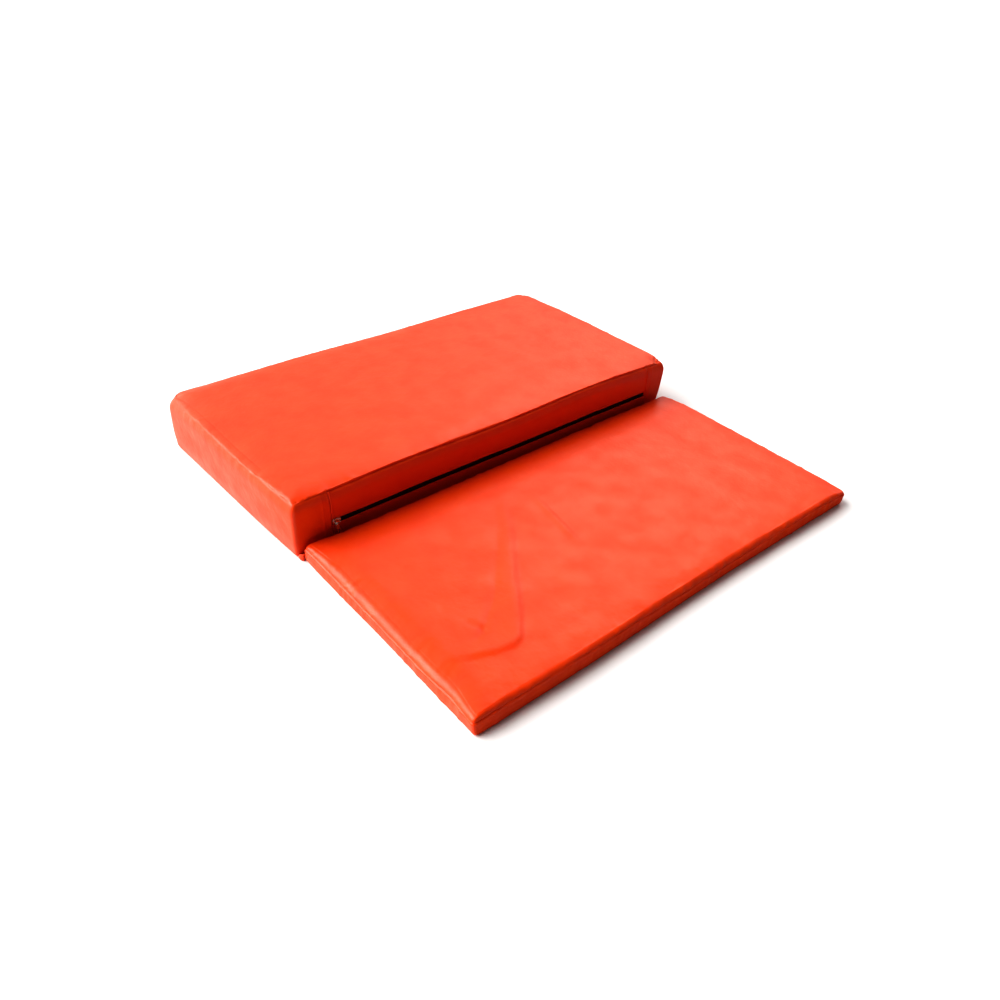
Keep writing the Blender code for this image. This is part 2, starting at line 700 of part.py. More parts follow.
def make_pull(collection, cutters):
    """The pull: a wire eye about the bail and a slotted tab that hangs from it."""
    x, y, z = slider_place()
    bail_y = y - SLIDER_THICKNESS - BAIL_REACH
    eye_z = z - (EYE_RADIUS - EYE_WIRE - BAIL_RADIUS - CLEARANCE)
    mesh = bmesh.new()
    half = PULL_THICKNESS / 2
    bmesh.ops.create_cube(mesh, size=1.0)
    for vertex in mesh.verts:
        width = PULL_FOOT_WIDTH if vertex.co.z < 0 else PULL_TOP_WIDTH
        vertex.co.x *= width
        vertex.co.y *= 2 * half
        vertex.co.z = -EYE_RADIUS + (vertex.co.z - 0.5) * PULL_LENGTH
    upright = [e for e in mesh.edges if abs(e.verts[0].co.y - e.verts[1].co.y) > half]
    bmesh.ops.bevel(
        mesh, geom=upright, offset=1.2, offset_type="OFFSET", segments=3, profile=0.5, affect="EDGES"
    )
    lean = math.radians(PULL_LEAN_DEG)
    for vertex in mesh.verts:
        px, pz = vertex.co.x, vertex.co.z
        vertex.co.x = x + px * math.cos(lean) - pz * math.sin(lean)
        vertex.co.y += bail_y
        vertex.co.z = eye_z + px * math.sin(lean) + pz * math.cos(lean)
    piece = add_piece(
        "zip_pull", mesh, collection, finish_material("pull_metal", METAL_GREY, 0.3, 1.0)
    )
    ring = []
    for k in range(16):
        angle = 2 * math.pi * k / 16
        ring.append((x, bail_y + EYE_RADIUS * math.cos(angle), eye_z + EYE_RADIUS * math.sin(angle)))
    eye = wire_mesh("eye", ring, EYE_WIRE, cyclic=True)
    bmesh.ops.scale(eye, vec=(MM, MM, MM), verts=eye.verts)
    join(piece, add_cutter("eye", eye, cutters))

    slot = bmesh.new()
    bmesh.ops.create_cube(slot, size=1.0)
    slot_z = -EYE_RADIUS - PULL_LENGTH * 0.62
    for vertex in slot.verts:
        px = vertex.co.x * PULL_SLOT_WIDTH
        pz = slot_z + vertex.co.z * PULL_SLOT_LENGTH
        vertex.co = (
            x + px * math.cos(lean) - pz * math.sin(lean),
            bail_y + vertex.co.y * 4 * half,
            eye_z + px * math.sin(lean) + pz * math.cos(lean),
        )
    bmesh.ops.scale(slot, vec=(MM, MM, MM), verts=slot.verts)
    cut = piece.modifiers.new("Slot", "BOOLEAN")
    cut.operation = "DIFFERENCE"
    cut.object = add_cutter("slot", slot, cutters)
    return piece


def main():
    for old in list(bpy.data.objects):
        bpy.data.objects.remove(old)
    collection = bpy.data.collections.new("foldable_seat_cushion")
    cutters = bpy.data.collections.new("cutters")
    bpy.context.scene.collection.children.link(collection)
    bpy.context.scene.collection.children.link(cutters)

    make_seat(collection)
    make_pad(collection)
    make_hinge(collection)
    half_opening = ZIP_OPENING / 2
    make_strip(
        "zip_strip_lower",
        lambda x: panel_edge(x, "foot of the strips, inside", CLEARANCE),
        lambda x: zip_height(x) - half_opening,
        collection,
    )
    make_strip(
        "zip_strip_upper",
        lambda x: zip_height(x) + half_opening,
        lambda x: panel_edge(x, "head of the strips, inside", -CLEARANCE),
        collection,
    )
    make_tape(collection)
    make_slider(collection, cutters)
    make_pull(collection, cutters)


main()
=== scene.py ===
import math

import bpy
import numpy as np
from mathutils import Matrix, Vector


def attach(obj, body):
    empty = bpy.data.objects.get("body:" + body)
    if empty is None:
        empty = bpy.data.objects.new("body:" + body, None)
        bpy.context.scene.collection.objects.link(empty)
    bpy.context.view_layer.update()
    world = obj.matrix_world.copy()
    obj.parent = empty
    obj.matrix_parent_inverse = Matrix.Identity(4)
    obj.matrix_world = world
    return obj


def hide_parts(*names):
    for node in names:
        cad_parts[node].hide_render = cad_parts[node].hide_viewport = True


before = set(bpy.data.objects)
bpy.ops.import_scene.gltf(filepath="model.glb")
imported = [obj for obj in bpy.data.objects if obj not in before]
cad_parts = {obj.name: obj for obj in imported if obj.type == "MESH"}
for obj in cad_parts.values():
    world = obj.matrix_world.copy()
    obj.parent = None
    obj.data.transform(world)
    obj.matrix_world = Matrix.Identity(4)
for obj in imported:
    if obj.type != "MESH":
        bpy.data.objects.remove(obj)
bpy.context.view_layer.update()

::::

_Job_
Search the lines for the string "Identity" and copy every line that has it.

_Answer_
    obj.matrix_parent_inverse = Matrix.Identity(4)
    obj.matrix_world = Matrix.Identity(4)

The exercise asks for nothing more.